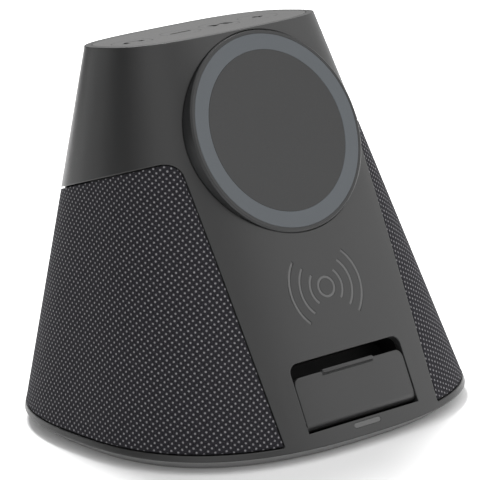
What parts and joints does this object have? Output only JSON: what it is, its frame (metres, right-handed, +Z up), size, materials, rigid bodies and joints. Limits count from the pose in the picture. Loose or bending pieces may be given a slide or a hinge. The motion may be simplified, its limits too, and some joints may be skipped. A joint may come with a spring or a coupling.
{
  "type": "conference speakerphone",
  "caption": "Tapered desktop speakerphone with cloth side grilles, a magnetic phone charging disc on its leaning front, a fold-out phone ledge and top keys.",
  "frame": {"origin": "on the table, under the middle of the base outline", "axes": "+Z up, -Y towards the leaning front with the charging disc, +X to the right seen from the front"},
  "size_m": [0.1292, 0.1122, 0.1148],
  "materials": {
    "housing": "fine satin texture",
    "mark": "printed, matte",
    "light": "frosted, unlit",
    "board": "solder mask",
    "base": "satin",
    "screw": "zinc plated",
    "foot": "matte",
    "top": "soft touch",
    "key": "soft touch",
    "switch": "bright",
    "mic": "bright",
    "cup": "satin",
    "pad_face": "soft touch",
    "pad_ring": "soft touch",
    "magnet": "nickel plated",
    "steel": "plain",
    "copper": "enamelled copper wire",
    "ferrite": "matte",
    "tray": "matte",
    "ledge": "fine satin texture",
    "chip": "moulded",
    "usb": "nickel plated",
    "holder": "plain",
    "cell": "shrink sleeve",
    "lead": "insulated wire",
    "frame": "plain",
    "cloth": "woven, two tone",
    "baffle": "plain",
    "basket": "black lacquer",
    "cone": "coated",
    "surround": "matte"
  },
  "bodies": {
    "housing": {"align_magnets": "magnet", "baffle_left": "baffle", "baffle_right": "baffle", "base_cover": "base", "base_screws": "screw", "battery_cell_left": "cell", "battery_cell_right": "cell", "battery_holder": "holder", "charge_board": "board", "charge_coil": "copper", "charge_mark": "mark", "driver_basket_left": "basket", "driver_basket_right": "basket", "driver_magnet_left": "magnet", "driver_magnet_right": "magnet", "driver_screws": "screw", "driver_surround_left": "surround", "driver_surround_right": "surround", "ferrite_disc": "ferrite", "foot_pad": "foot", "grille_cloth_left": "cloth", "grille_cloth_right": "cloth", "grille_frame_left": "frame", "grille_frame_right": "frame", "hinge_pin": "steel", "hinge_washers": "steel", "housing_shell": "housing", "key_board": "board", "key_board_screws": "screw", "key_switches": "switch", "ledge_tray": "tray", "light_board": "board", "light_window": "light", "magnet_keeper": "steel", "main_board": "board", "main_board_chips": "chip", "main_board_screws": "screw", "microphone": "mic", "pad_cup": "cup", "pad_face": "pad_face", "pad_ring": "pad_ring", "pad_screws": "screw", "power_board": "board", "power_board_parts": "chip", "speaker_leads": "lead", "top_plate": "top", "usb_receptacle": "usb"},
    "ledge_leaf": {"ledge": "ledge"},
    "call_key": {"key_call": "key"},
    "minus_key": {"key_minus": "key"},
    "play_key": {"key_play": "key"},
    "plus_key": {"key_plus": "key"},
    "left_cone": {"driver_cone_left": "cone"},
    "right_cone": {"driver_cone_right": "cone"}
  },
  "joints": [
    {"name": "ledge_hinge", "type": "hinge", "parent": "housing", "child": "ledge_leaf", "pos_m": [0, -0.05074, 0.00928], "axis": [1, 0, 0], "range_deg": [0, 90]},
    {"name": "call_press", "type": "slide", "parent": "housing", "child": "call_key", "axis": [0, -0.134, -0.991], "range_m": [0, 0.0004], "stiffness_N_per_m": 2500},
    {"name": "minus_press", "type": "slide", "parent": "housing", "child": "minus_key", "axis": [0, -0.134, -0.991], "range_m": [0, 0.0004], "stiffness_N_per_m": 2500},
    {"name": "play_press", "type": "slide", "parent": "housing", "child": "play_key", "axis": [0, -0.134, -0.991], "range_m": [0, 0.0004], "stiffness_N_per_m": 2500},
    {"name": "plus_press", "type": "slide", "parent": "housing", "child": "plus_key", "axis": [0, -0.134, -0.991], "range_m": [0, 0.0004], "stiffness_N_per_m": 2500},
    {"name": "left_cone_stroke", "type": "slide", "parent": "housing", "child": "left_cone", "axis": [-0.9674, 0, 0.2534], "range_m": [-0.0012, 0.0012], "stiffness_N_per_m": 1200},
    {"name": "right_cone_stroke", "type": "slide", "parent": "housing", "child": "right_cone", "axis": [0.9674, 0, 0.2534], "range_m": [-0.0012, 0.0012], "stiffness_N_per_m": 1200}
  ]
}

========

#### STATED EXERCISE:
Recopy the whole listing exactly.

#### THE REPLY:
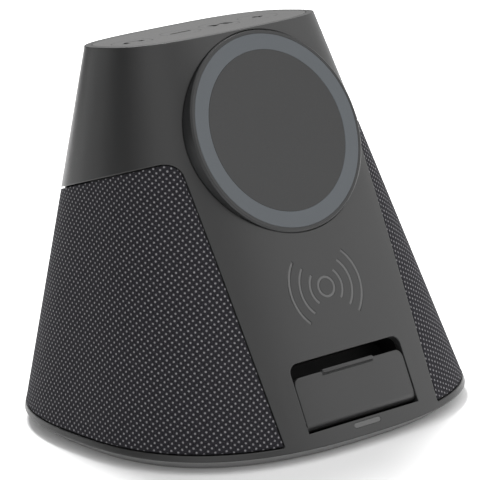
What parts and joints does this object have? Output only JSON: what it is, its frame (metres, right-handed, +Z up), size, materials, rigid bodies and joints. Limits count from the pose in the picture. Loose or bending pieces may be given a slide or a hinge. The motion may be simplified, its limits too, and some joints may be skipped. A joint may come with a spring or a coupling.
{
  "type": "conference speakerphone",
  "caption": "Tapered desktop speakerphone with cloth side grilles, a magnetic phone charging disc on its leaning front, a fold-out phone ledge and top keys.",
  "frame": {"origin": "on the table, under the middle of the base outline", "axes": "+Z up, -Y towards the leaning front with the charging disc, +X to the right seen from the front"},
  "size_m": [0.1292, 0.1122, 0.1148],
  "materials": {
    "housing": "fine satin texture",
    "mark": "printed, matte",
    "light": "frosted, unlit",
    "board": "solder mask",
    "base": "satin",
    "screw": "zinc plated",
    "foot": "matte",
    "top": "soft touch",
    "key": "soft touch",
    "switch": "bright",
    "mic": "bright",
    "cup": "satin",
    "pad_face": "soft touch",
    "pad_ring": "soft touch",
    "magnet": "nickel plated",
    "steel": "plain",
    "copper": "enamelled copper wire",
    "ferrite": "matte",
    "tray": "matte",
    "ledge": "fine satin texture",
    "chip": "moulded",
    "usb": "nickel plated",
    "holder": "plain",
    "cell": "shrink sleeve",
    "lead": "insulated wire",
    "frame": "plain",
    "cloth": "woven, two tone",
    "baffle": "plain",
    "basket": "black lacquer",
    "cone": "coated",
    "surround": "matte"
  },
  "bodies": {
    "housing": {"align_magnets": "magnet", "baffle_left": "baffle", "baffle_right": "baffle", "base_cover": "base", "base_screws": "screw", "battery_cell_left": "cell", "battery_cell_right": "cell", "battery_holder": "holder", "charge_board": "board", "charge_coil": "copper", "charge_mark": "mark", "driver_basket_left": "basket", "driver_basket_right": "basket", "driver_magnet_left": "magnet", "driver_magnet_right": "magnet", "driver_screws": "screw", "driver_surround_left": "surround", "driver_surround_right": "surround", "ferrite_disc": "ferrite", "foot_pad": "foot", "grille_cloth_left": "cloth", "grille_cloth_right": "cloth", "grille_frame_left": "frame", "grille_frame_right": "frame", "hinge_pin": "steel", "hinge_washers": "steel", "housing_shell": "housing", "key_board": "board", "key_board_screws": "screw", "key_switches": "switch", "ledge_tray": "tray", "light_board": "board", "light_window": "light", "magnet_keeper": "steel", "main_board": "board", "main_board_chips": "chip", "main_board_screws": "screw", "microphone": "mic", "pad_cup": "cup", "pad_face": "pad_face", "pad_ring": "pad_ring", "pad_screws": "screw", "power_board": "board", "power_board_parts": "chip", "speaker_leads": "lead", "top_plate": "top", "usb_receptacle": "usb"},
    "ledge_leaf": {"ledge": "ledge"},
    "call_key": {"key_call": "key"},
    "minus_key": {"key_minus": "key"},
    "play_key": {"key_play": "key"},
    "plus_key": {"key_plus": "key"},
    "left_cone": {"driver_cone_left": "cone"},
    "right_cone": {"driver_cone_right": "cone"}
  },
  "joints": [
    {"name": "ledge_hinge", "type": "hinge", "parent": "housing", "child": "ledge_leaf", "pos_m": [0, -0.05074, 0.00928], "axis": [1, 0, 0], "range_deg": [0, 90]},
    {"name": "call_press", "type": "slide", "parent": "housing", "child": "call_key", "axis": [0, -0.134, -0.991], "range_m": [0, 0.0004], "stiffness_N_per_m": 2500},
    {"name": "minus_press", "type": "slide", "parent": "housing", "child": "minus_key", "axis": [0, -0.134, -0.991], "range_m": [0, 0.0004], "stiffness_N_per_m": 2500},
    {"name": "play_press", "type": "slide", "parent": "housing", "child": "play_key", "axis": [0, -0.134, -0.991], "range_m": [0, 0.0004], "stiffness_N_per_m": 2500},
    {"name": "plus_press", "type": "slide", "parent": "housing", "child": "plus_key", "axis": [0, -0.134, -0.991], "range_m": [0, 0.0004], "stiffness_N_per_m": 2500},
    {"name": "left_cone_stroke", "type": "slide", "parent": "housing", "child": "left_cone", "axis": [-0.9674, 0, 0.2534], "range_m": [-0.0012, 0.0012], "stiffness_N_per_m": 1200},
    {"name": "right_cone_stroke", "type": "slide", "parent": "housing", "child": "right_cone", "axis": [0.9674, 0, 0.2534], "range_m": [-0.0012, 0.0012], "stiffness_N_per_m": 1200}
  ]
}